Refracted Input

Clare O’Farrell’s blog on books, TV, films, Michel Foucault, universities etc. etc.

I would like to say that it is often rather difficult giving a series of lectures like this without the possibility of comebacks or discussion, and not knowing whether what one is saying finds an echo in those who are working on a thesis or a master’s degree, whether it provides them with possibilities for reflection and work … On the other hand, you know that in this institution … we cannot give closed seminars, reserved for just a few auditors… All the same, what I would like, not so much for you, but selfishly for myself, is to be able to meet Off-Broadway, outside of the lectures, with those of you who who could possibly discuss the subjects I will be talking about this year, or that I have talked about elsewhere and previously.
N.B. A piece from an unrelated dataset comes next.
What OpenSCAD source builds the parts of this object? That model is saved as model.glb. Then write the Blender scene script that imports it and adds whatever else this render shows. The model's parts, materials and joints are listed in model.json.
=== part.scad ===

Michel Foucault, The Government of Self and Others, Lectures at the College de France, 1982-1983 Lectures at the Collège de France (Volume 7). Translated by Graham Burchell; Edited by Frédéric Gros; General Editors: François Ewald and Alessandro Fontana; English Series Editor: Arnold I. Davidson, London: Palgrave Macmillan, 2010. p. 1

Random thoughts in response
Foucault commented a number of times on the difficulty of lecturing at the Collège de France. These lectures were public and anybody could attend. On a couple of occasions he tried to open the floor up to questions but this didn’t really work given the large number of people in attendance. He remarked that he would see the same people attending week after week and would wonder who they were and what they thought of his lectures, but there was no means of making contact with them. At the end of each lecture, people would race to the front podium where he sat, not to ask him questions but to collect their tape recorders. In truth, it was actually rather difficult to approach Foucault after these lectures. He would be surrounded by an intimidating group of young men and everything in their demeanour and his own demeanour suggested that you could only approach him at your peril.

Foucault tried to counteract this alienating effect by organising private work seminars where specialist work could be done on subjects he found of interest. Foucault enjoyed these kind of specialist collaborations. Although Foucault did not regard his lectures at the College as a ‘teaching activity’ more as ‘public reports’ on his research [1] it might be worth drawing attention to comments he made elsewhere on the difference between the lecture and the seminar when these do function as teaching tools. In the lecture, he says, in spite of appearances, there is less of a relation of power between the teacher and the students than in a seminar. The auditors of a lecture can freely adopt a take it or leave it approach to the content and could admire the lecture (or not) as one would admire a well-crafted shoe. Foucault comments

‘I see myself more as an artisan crafting an object and offering it for consumption rather than a master making his slaves work’. On the other hand, seminars with discussion meant that by the end of the series, students could no longer be sure whether their ideas were their own or had been subtly and insidiously moulded by the seminar leader during the course of discussion. [2]

[1] Michel Foucault, “Society Must Be Defended” Lectures at the Collège de France, 1975-1976. Translated by David Macey; Edited by Mauro Bertani and Alessandro Fontana; General Editors: François Ewald and Alessandro Fontana; English Series Editor: Arnold I. Davidson, London: Palgrave Macmillan, 2003 p. 1

[2]Michel Foucault, ‘Conversation avec Michel Foucault’, Dits et Ecrits, vol II. Paris: Gallimard, 1994, pp. 190-191.